I see. So let us assume Φ₁≠0, Then it means there exists w∈V such that Φ₁(w)≠0, let us denote the set of all such vectors with S. since for every vector v∈V Φ₁(v) is either 0 or not 0, V=S∪Ker(Φ₁).We plug one of these (arbitrary) w into equation 3 and get Φ₁(w)Φ₂(w)=0, since Φ₁(w)≠0, it means Φ₂(w)=0. And since this applies to every w∈S, it means Φ₂(S)=0.

Now we must show that Φ₂(u)=0 ∀u∈Ker(Φ₁). Let us take an arbitrary vector u from Ker(Φ₁) and plug it in equation 1 along with another vector w∈S: Φ₁(u)Φ₂(w)+Φ₁(w)Φ₂(u)=0. Since u∈Ker(Φ₁), Φ₁(u)Φ₂(w)=0. Thus, Φ₁(w)Φ₂(u)=0, and since Φ₁(w)≠0 by definition, this means Φ₂(u)=0 ∀u∈Ker(Φ₁).

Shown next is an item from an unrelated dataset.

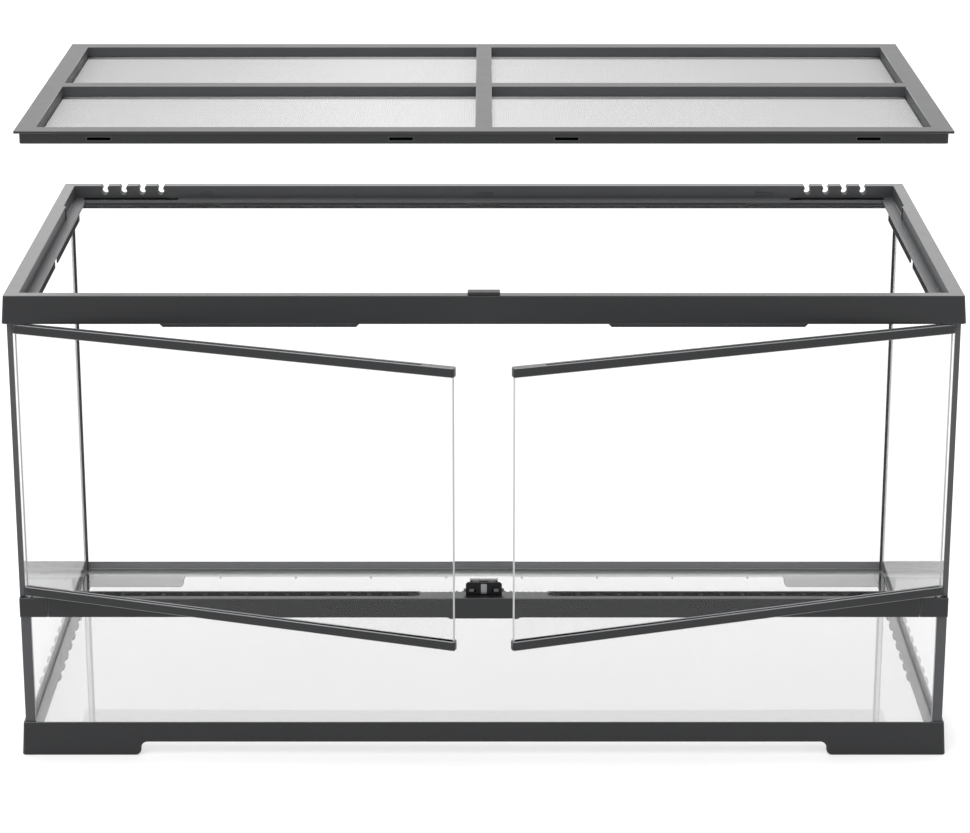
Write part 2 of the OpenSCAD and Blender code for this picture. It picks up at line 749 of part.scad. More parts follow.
module latch_thumb() placed() color("#77797b") {
    top = bar_top + latch_h;
    pitch = pad_w / grip_count;
    difference() {
        union() {
            block([-pad_w / 2, latch_y1 + gap, top - thumb_t], [pad_w / 2, bar_y1, top]);
            block([-stem_w / 2, latch_y1 + 1 + gap, top - thumb_t - 4], [stem_w / 2, bar_y1 - 1, top - 1]);
        }
        for (i = [1:grip_count - 1])
            translate([-pad_w / 2 + i * pitch - pitch / 4, latch_y1, top - 0.6]) cube([pitch / 2, bar_d, 1]);
    }
}

// A spring catch. Its front corner is bevelled, so that a closing door pushes it in.
module latch_catch(side) placed() color(dark) {
    tip = latch_w / 2 + catch_out;
    bevel = catch_out * 0.7;
    translate([0, catch_y0, catch_z]) linear_extrude(catch_h) polygon([
        [side * (tip - catch_len), 0], [side * (tip - bevel), 0], [side * tip, bevel],
        [side * tip, catch_t], [side * (tip - catch_len), catch_t]
    ]);
}

// Sets a closed left door, drawn from its hinge axis along +X, in its place on either side.
module door(side) placed() {
    translate([side * hinge_x, hinge_y, 0]) rotate([0, 0, side * door_ajar])
        mirror([side > 0 ? 1 : 0, 0, 0]) children();
}

module door_glass(side) door(side) color(glass_tint) {
    block([-1.5, -door_glass_t / 2, rail_low + rail_h - groove_h],
        [door_len - rail_end - groove_gap, door_glass_t / 2, rail_high + groove_h]);
}

// The plan of a rail: round about the hinge pin, and softened at its free end
module rail_plan() {
    r = rail_t / 2;
    circle(r);
    translate([0, -r]) square([door_len / 2, rail_t]);
    round_rect([door_len / 2 - r, -r], [door_len, r], 2);
}

// What a pane's edge takes out of a rail
module rail_groove(z0, z1) {
    half_t = door_glass_t / 2 + groove_gap;
    block([-1.5 - groove_gap, -half_t, z0], [door_len - rail_end, half_t, z1]);
}

module door_bottom_rail(side) door(side) color(black) {
    difference() {
        translate([0, 0, rail_low]) linear_extrude(rail_h) rail_plan();
        rail_groove(rail_low + rail_h - groove_h, rail_low + rail_h + 1);
        translate([0, 0, rail_low - 1]) cylinder(d = pin_hole_d, h = pin_rail + 1.1);
    }
}

module door_top_rail(side) door(side) color(black) {
    top = rail_high + rail_h;
    difference() {
        union() {
            translate([0, 0, rail_high]) linear_extrude(rail_h) rail_plan();
            block([rail_t, -strip_w / 2, top - 1], [door_len - strip_bare, strip_w / 2, top + strip_h]);
        }
        rail_groove(rail_high - 1, rail_high + groove_h);
        translate([0, 0, top - pin_rail - 0.1]) cylinder(d = pin_hole_d, h = pin_rail + 1);
    }
}

module door_pins(side) door(side) color(steel) {
    top = rail_high + rail_h;
    translate([0, 0, bar_top - pin_in]) cylinder(d = pin_d, h = pin_in + door_under + pin_rail);
    translate([0, 0, bar_top + gap]) cylinder(d = collar_d, h = door_under - gap);
    translate([0, 0, top - pin_rail]) cylinder(d = pin_d, h = pin_rail + door_over + pin_in);
}

// The hook on the back of a bottom rail that a catch holds
module door_keeper(side) door(side) color(dark) {
    back = rail_t / 2;
    arm = hinge_x - hook_x;
    depth = hook_y0 - door_back;
    plate_t = 1.1;
    translate([0, 0, catch_z - gap]) linear_extrude(catch_h + gap) polygon([
        [arm - keeper_plate, back], [arm, back], [arm, back + depth],
        [arm + hook_x - latch_w / 2 - 2 * gap, back + depth],
        [arm + hook_x - latch_w / 2 - 2 * gap, back + depth + hook_d],
        [arm - 1.8, back + depth + hook_d], [arm - 1.8, back + plate_t], [arm - keeper_plate, back + plate_t]
    ]);
}

// The lid's cross bars between its mesh openings
module lid_bars(z0, z1) {
    block([-lid_bar_y / 2, -window_y, z0], [lid_bar_y / 2, window_y, z1]);
    block([-window_x, -lid_bar_x / 2, z0], [window_x, lid_bar_x / 2, z1]);
}

module lid_frame() placed() color(black) {
    top = lid_z + lid_h;
    slot_z = mesh_z + mesh_t + 0.3;
    mesh_top = mesh_z + mesh_t;
    difference() {
        union() {
            ring([lid_x, lid_y], [window_x, window_y], top - flange_t, top);
            swept([lid_skirt_x, lid_skirt_y]) translate([0, lid_z]) square([lid_wall, lid_h - 1]);
            ring([window_x + pane_wall, window_y + pane_wall], [window_x, window_y], mesh_top, top);
            lid_bars(mesh_top, top);
        }
        for (x = [-lid_slot_outer, -lid_slot_inner, lid_slot_inner, lid_slot_outer])
            translate([x - lid_slot_w / 2, -lid_y, slot_z]) cube([lid_slot_w, flange_over + lid_wall + 1, lid_slot_h]);
    }
}

module lid_clamp() placed() color(black) {
    ring([lid_skirt_x, lid_skirt_y], [window_x, window_y], lid_z, mesh_z);
    lid_bars(lid_z, mesh_z);
}

// The mesh, woven as a plain grid of strands in each opening of the lid
module lid_mesh() placed() color(steel) {
    x = window_x + pane_wall + mesh_grip;
    y = window_y + pane_wall + mesh_grip;
    pitch_x = (window_x - lid_bar_y / 2 + mesh_strand) / (mesh_cells_x / 2);
    pitch_y = (window_y - lid_bar_x / 2 + mesh_strand) / (mesh_cells_y / 2);
    difference() {
        block([-x, -y, mesh_z], [x, y, mesh_z + mesh_t]);
        both_sides() for (side = [-1, 1], i = [0:mesh_cells_x / 2 - 1], j = [0:mesh_cells_y / 2 - 1]) {
            y0 = lid_bar_x / 2 + j * pitch_y;
            y1 = y0 + pitch_y - mesh_strand;
            translate([lid_bar_y / 2 + i * pitch_x, side > 0 ? y0 : -y1, mesh_z - 1])
                cube([pitch_x - mesh_strand, y1 - y0, mesh_t + 2]);
        }
    }
}

base_frame();
floor_glass();
back_glass();
side_glass(-1);  // left_glass
side_glass(1);  // right_glass
front_glass();
corner_seal(-1);  // corner_seal_left
corner_seal(1);  // corner_seal_right
lower_post(-1);  // lower_post_left
lower_post(1);  // lower_post_right
upper_post(-1);  // upper_post_left
upper_post(1);  // upper_post_right
vent_bar();
vent_cap(-1);  // vent_cap_left
vent_cap(1);  // vent_cap_right
vent_grille(-1);  // vent_grille_left
vent_grille(1);  // vent_grille_right
top_frame();
inlet_shutter(-1);  // inlet_shutter_left
inlet_shutter(1);  // inlet_shutter_right
latch_base();
latch_spring();
latch_thumb();
latch_catch(-1);  // latch_catch_left
latch_catch(1);  // latch_catch_right
door_glass(-1);  // door_glass_left
door_glass(1);  // door_glass_right
door_top_rail(-1);  // door_top_rail_left
door_top_rail(1);  // door_top_rail_right
door_bottom_rail(-1);  // door_bottom_rail_left
door_bottom_rail(1);  // door_bottom_rail_right
door_pins(-1);  // door_pins_left
door_pins(1);  // door_pins_right
door_keeper(-1);  // door_keeper_left
door_keeper(1);  // door_keeper_right
lid_frame();
lid_clamp();
lid_mesh();
lid_lock();
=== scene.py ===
"""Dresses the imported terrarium: moulded frames, glass, woven mesh and steel, in a white studio."""

import math

import bmesh
import bpy
from mathutils import Matrix, Vector


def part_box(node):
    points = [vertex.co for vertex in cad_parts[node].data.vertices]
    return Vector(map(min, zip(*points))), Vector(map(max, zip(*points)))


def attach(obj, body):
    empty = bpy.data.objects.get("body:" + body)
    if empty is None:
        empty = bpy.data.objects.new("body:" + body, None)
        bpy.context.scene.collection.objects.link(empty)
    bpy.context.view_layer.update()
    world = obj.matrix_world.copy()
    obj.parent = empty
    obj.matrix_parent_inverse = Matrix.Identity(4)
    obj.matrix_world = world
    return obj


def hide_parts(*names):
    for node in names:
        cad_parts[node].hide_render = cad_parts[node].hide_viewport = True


bl_info = {
    "name": "Front-Opening Terrarium",
    "version": (1, 0, 0),
    "blender": (4, 5, 0),
    "location": "3D View > Sidebar > Terrarium",
    "description": "Dresses a glass terrarium: moulded frames, float glass and a woven steel lid",
    "category": "Object",
}

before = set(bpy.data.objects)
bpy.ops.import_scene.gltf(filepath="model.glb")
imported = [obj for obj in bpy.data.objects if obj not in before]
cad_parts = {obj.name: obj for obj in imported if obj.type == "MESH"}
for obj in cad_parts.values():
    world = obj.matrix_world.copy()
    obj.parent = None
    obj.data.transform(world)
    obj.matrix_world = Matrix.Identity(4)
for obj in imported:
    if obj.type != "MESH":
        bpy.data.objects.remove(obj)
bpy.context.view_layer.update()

# The finishes that the operators share, by name
FINISHES = {}

# What each moulded node is made of:
# (CAD node, body, finish, edge finish, record's slot, edge radius in mm)
MOULDINGS = [
    ("base_frame", "tank", "black_abs", "black_edge_highlight", "black_plastic", 0.7),
    ("top_frame", "tank", "black_abs", "black_edge_highlight", "black_plastic", 0.5),
    ("vent_bar", "tank", "black_abs", "black_edge_highlight", "black_plastic", 0.6),
    ("vent_cap_left", "tank", "black_abs", "black_edge_highlight", "black_plastic", 0.6),
    ("vent_cap_right", "tank", "black_abs", "black_edge_highlight", "black_plastic", 0.6),
    ("vent_grille_left", "tank", "vent_shade_abs", "vent_shade_abs", "dark_plastic", 0.15),
    ("vent_grille_right", "tank", "vent_shade_abs", "vent_shade_abs", "dark_plastic", 0.15),
    ("lower_post_left", "tank", "strip_abs", "strip_abs", "black_plastic", 0.3),
    ("lower_post_right", "tank", "strip_abs", "strip_abs", "black_plastic", 0.3),
    ("upper_post_left", "tank", "strip_abs", "strip_abs", "black_plastic", 0.3),
    ("upper_post_right", "tank", "strip_abs", "strip_abs", "black_plastic", 0.3),
    ("latch_base", "tank", "latch_abs", "latch_abs", "dark_plastic", 0.4),
    ("inlet_shutter_left", "shutter_left", "dark_abs", "dark_abs", "dark_plastic", 0.25),
    ("inlet_shutter_right", "shutter_right", "dark_abs", "dark_abs", "dark_plastic", 0.25),
    ("latch_thumb", "thumb", "grey_abs", "grey_abs", "grey_plastic", 0.2),
    ("latch_catch_left", "catch_left", "grey_abs", "grey_abs", "dark_plastic", 0.25),
    ("latch_catch_right", "catch_right", "grey_abs", "grey_abs", "dark_plastic", 0.25),
    ("door_top_rail_left", "door_left", "black_abs", "rail_edge_highlight", "black_plastic", 0.6),
    ("door_top_rail_right", "door_right", "black_abs", "rail_edge_highlight", "black_plastic", 0.6),
    ("door_bottom_rail_left", "door_left", "black_abs", "rail_edge_highlight", "black_plastic", 0.6),
    ("door_bottom_rail_right", "door_right", "black_abs", "rail_edge_highlight", "black_plastic", 0.6),
    ("door_keeper_left", "door_left", "dark_abs", "dark_abs", "dark_plastic", 0.2),
    ("door_keeper_right", "door_right", "dark_abs", "dark_abs", "dark_plastic", 0.2),
    ("lid_frame", "lid", "black_abs", "black_edge_highlight", "black_plastic", 0.6),
    ("lid_clamp", "lid", "black_abs", "black_edge_highlight", "black_plastic", 0.3),
    ("lid_lock", "lock", "dark_abs", "dark_abs", "dark_plastic", 0.5),
]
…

Combining these two results give us Φ₂(v)=0 ∀v∈V, and so Φ₂=0. Doing the same process by assuming Φ₂≠0 produces the result Φ₁=0.

 

[PeroK]

I see. So let us assume Φ₁≠0, Then it means there exists w∈V such that Φ₁(w)≠0, let us denote the set of all such vectors with S. since for every vector v∈V Φ₁(v) is either 0 or not 0, V=S∪Ker(Φ₁).We plug one of these (arbitrary) w into equation 3 and get Φ₁(w)Φ₂(w)=0, since Φ₁(w)≠0, it means Φ₂(w)=0. And since this applies to every w∈S, it means Φ₂(S)=0.

Now we must show that Φ₂(u)=0 ∀u∈Ker(Φ₁). Let us take an arbitrary vector u from Ker(Φ₁) and plug it in equation 1 along with another vector w∈S: Φ₁(u)Φ₂(w)+Φ₁(w)Φ₂(u)=0. Since u∈Ker(Φ₁), Φ₁(u)Φ₂(w)=0. Thus, Φ₁(w)Φ₂(u)=0, and since Φ₁(w)≠0 by definition, this means Φ₂(u)=0 ∀u∈Ker(Φ₁).

Combining these two results give us Φ₂(v)=0 ∀v∈V, and so Φ₂=0. Doing the same process by assuming Φ₂≠0 produces the result Φ₁=0.

I can't see any mistakes there, although your solution is more complicated than I was expecting. If I pick up your proof from here:

I see. So let us assume Φ₁≠0, Then it means there exists w∈V such that Φ₁(w)≠0

Then, I would use equation 3 to note that $\Phi_2(w) = 0$ and hence (from equation 1) we have:

$\forall v \in V: \ \Phi_1(w)\Phi_2(v) = 0$

Hence $\forall v \in V: \ \Phi_2(v) = 0$

And the result follows.

Note also that there is no need to repeat the process for $\Phi_2$. If $\Phi_1 = 0$, then we are done. And, if $\Phi_1 \ne 0$ we have shown that $\Phi_2 = 0$. In either case, one of the functionals must be $0$. And, there is no need to do any more.

 

[zwierz]

Let V be a vector space over R. let Φ1, Φ2 ∈ V* (the duel space) and suppose σ:V→R, defined by σ(v)=Φ1(v)Φ2(v), also belongs to V*. Show that either Φ1 = 0 or Φ2 = 0.

Assume that both functions $\Phi_1,\Phi_2$ are not equal to zero identically. Then there exist a vector $v$ such that $\Phi_1(v)\Phi_2(v)\ne 0$.
So that $\sigma(\lambda v)=\lambda^2\Phi_1(v)\Phi_2(v)\Longrightarrow \sigma( v)=\lambda\Phi_1(v)\Phi_2(v),\quad \forall\lambda\ne 0$
This is possible if only $\Phi_1(v)\Phi_2(v)=0$ Contradiction.